==== Supplied data

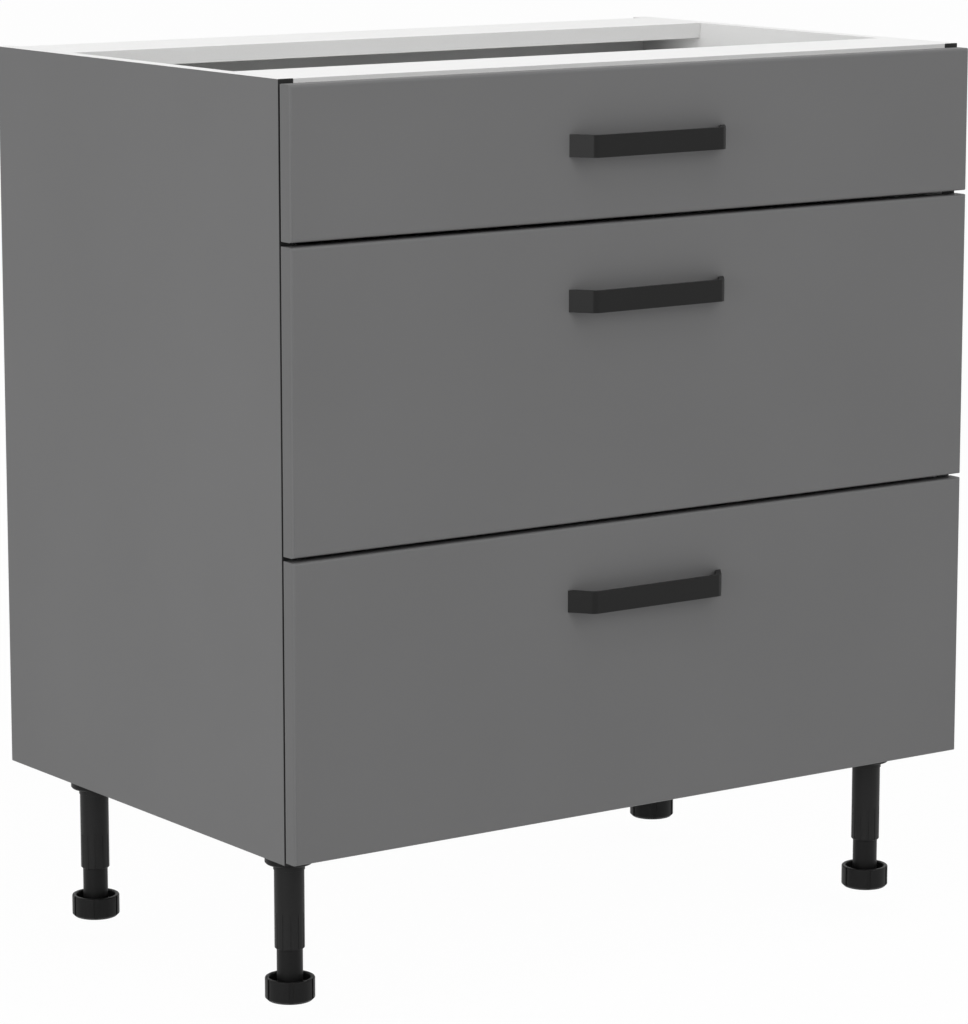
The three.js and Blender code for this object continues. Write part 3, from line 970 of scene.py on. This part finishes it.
bpy.ops.object.select_all(action="DESELECT")
bpy.ops.mesh.primitive_plane_add(size=floor_width, location=(0, 0, floor_height))
studio_floor = bpy.context.object
studio_floor.name = "studio_floor"
bpy.ops.object.transform_apply(location=True, rotation=True, scale=True)
floor_paint, tree, matt = blank("studio_floor_paint", gloss=0.1)
matt.inputs["Base Color"].default_value = (0.88, 0.88, 0.88, 1)
matt.inputs["Roughness"].default_value = 0.9
glow = tree.nodes.new("ShaderNodeEmission")
glow.inputs["Color"].default_value = (1, 1, 1, 1)
glow.inputs["Strength"].default_value = 1.0
mixed = tree.nodes.new("ShaderNodeMixShader")
wire(tree, white_to_the_eye(tree, floor_white), mixed.inputs["Fac"])
wire(tree, matt.outputs["BSDF"], mixed.inputs[1])
wire(tree, glow.outputs["Emission"], mixed.inputs[2])
wire(tree, mixed.outputs["Shader"], tree.nodes["Material Output"].inputs["Surface"])
studio_floor.data.materials.append(floor_paint)

studio = bpy.data.worlds.new("studio_light")
bpy.context.scene.world = studio
studio.use_nodes = True
tree = studio.node_tree
sky = tree.nodes["Background"]
sky.inputs["Color"].default_value = (1, 1, 1, 1)
brightness = figure(tree, "ADD", white_to_the_eye(tree, 1 - soft_light), soft_light)
wire(tree, brightness, sky.inputs["Strength"])

# Each lamp's name, place, width in metres and power in watts
lamps = (
    ("left_lamp", (-3.4, -1.3, 1.1), 1.6, 29),
    ("front_lamp", (0.5, -4.4, 2.8), 2.2, 44),
    ("top_lamp", (-0.4, -1.0, 4.2), 4.0, 58),
)
target = Vector((0, 0, 0.45))
for name, place, width, power in lamps:
    bpy.ops.object.select_all(action="DESELECT")
    bpy.ops.object.light_add(type="AREA", location=place)
    lamp = bpy.context.object
    lamp.name = name
    lamp.data.shape = "SQUARE"
    lamp.data.size = width
    lamp.data.energy = power
    lamp.rotation_euler = (Vector(place) - target).to_track_quat("Z", "Y").to_euler()

camera_place = (-2.458, -3.453, 1.165)
camera_dip = 10.18
camera_turn = -35.34
bpy.ops.object.select_all(action="DESELECT")
bpy.ops.object.camera_add(
    location=camera_place,
    rotation=(math.radians(90 - camera_dip), 0, math.radians(camera_turn)),
)
camera = bpy.context.object
camera.data.sensor_width = 36
camera.data.lens = 150.93
camera.data.clip_end = 200
bpy.context.scene.camera = camera
bpy.context.scene.view_settings.view_transform = "Standard"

========

> _Work required_
Copy the material above back out, exactly as written.

> _Completed exercise_
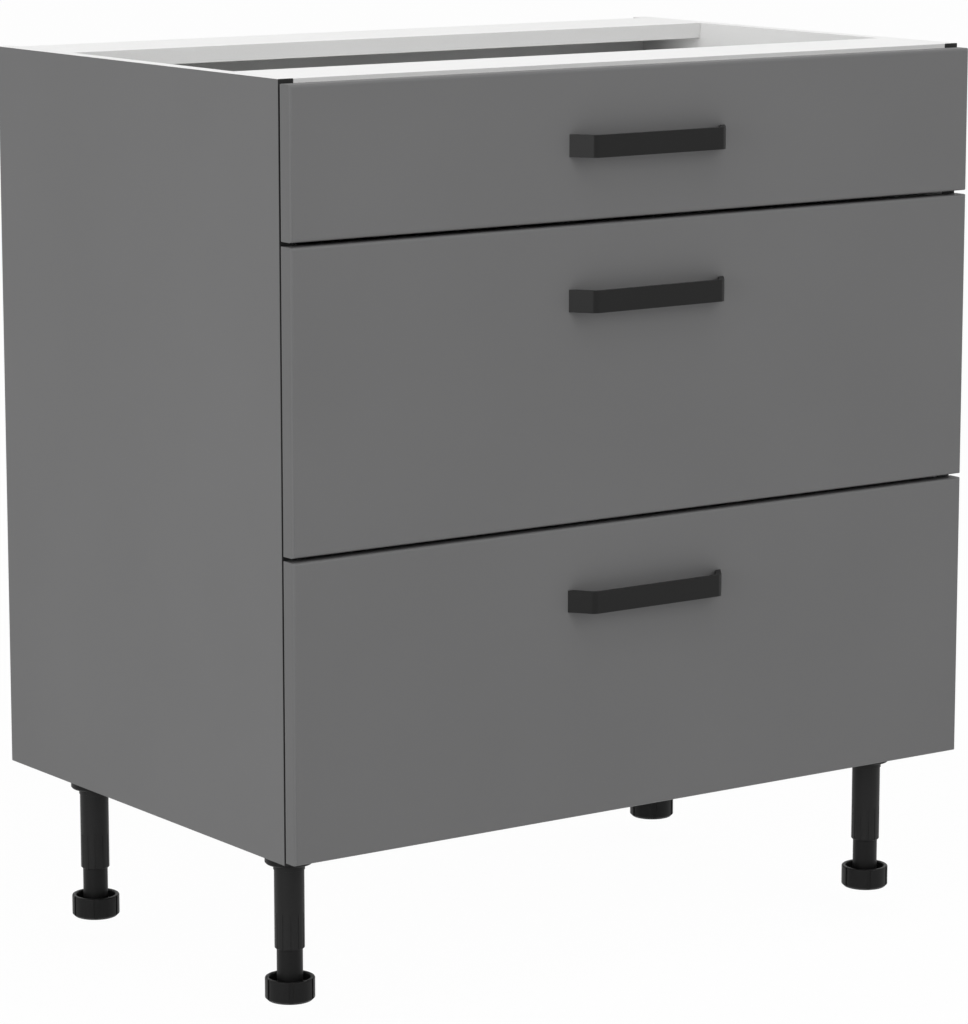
The three.js and Blender code for this object continues. Write part 3, from line 970 of scene.py on. This part finishes it.
bpy.ops.object.select_all(action="DESELECT")
bpy.ops.mesh.primitive_plane_add(size=floor_width, location=(0, 0, floor_height))
studio_floor = bpy.context.object
studio_floor.name = "studio_floor"
bpy.ops.object.transform_apply(location=True, rotation=True, scale=True)
floor_paint, tree, matt = blank("studio_floor_paint", gloss=0.1)
matt.inputs["Base Color"].default_value = (0.88, 0.88, 0.88, 1)
matt.inputs["Roughness"].default_value = 0.9
glow = tree.nodes.new("ShaderNodeEmission")
glow.inputs["Color"].default_value = (1, 1, 1, 1)
glow.inputs["Strength"].default_value = 1.0
mixed = tree.nodes.new("ShaderNodeMixShader")
wire(tree, white_to_the_eye(tree, floor_white), mixed.inputs["Fac"])
wire(tree, matt.outputs["BSDF"], mixed.inputs[1])
wire(tree, glow.outputs["Emission"], mixed.inputs[2])
wire(tree, mixed.outputs["Shader"], tree.nodes["Material Output"].inputs["Surface"])
studio_floor.data.materials.append(floor_paint)

studio = bpy.data.worlds.new("studio_light")
bpy.context.scene.world = studio
studio.use_nodes = True
tree = studio.node_tree
sky = tree.nodes["Background"]
sky.inputs["Color"].default_value = (1, 1, 1, 1)
brightness = figure(tree, "ADD", white_to_the_eye(tree, 1 - soft_light), soft_light)
wire(tree, brightness, sky.inputs["Strength"])

# Each lamp's name, place, width in metres and power in watts
lamps = (
    ("left_lamp", (-3.4, -1.3, 1.1), 1.6, 29),
    ("front_lamp", (0.5, -4.4, 2.8), 2.2, 44),
    ("top_lamp", (-0.4, -1.0, 4.2), 4.0, 58),
)
target = Vector((0, 0, 0.45))
for name, place, width, power in lamps:
    bpy.ops.object.select_all(action="DESELECT")
    bpy.ops.object.light_add(type="AREA", location=place)
    lamp = bpy.context.object
    lamp.name = name
    lamp.data.shape = "SQUARE"
    lamp.data.size = width
    lamp.data.energy = power
    lamp.rotation_euler = (Vector(place) - target).to_track_quat("Z", "Y").to_euler()

camera_place = (-2.458, -3.453, 1.165)
camera_dip = 10.18
camera_turn = -35.34
bpy.ops.object.select_all(action="DESELECT")
bpy.ops.object.camera_add(
    location=camera_place,
    rotation=(math.radians(90 - camera_dip), 0, math.radians(camera_turn)),
)
camera = bpy.context.object
camera.data.sensor_width = 36
camera.data.lens = 150.93
camera.data.clip_end = 200
bpy.context.scene.camera = camera
bpy.context.scene.view_settings.view_transform = "Standard"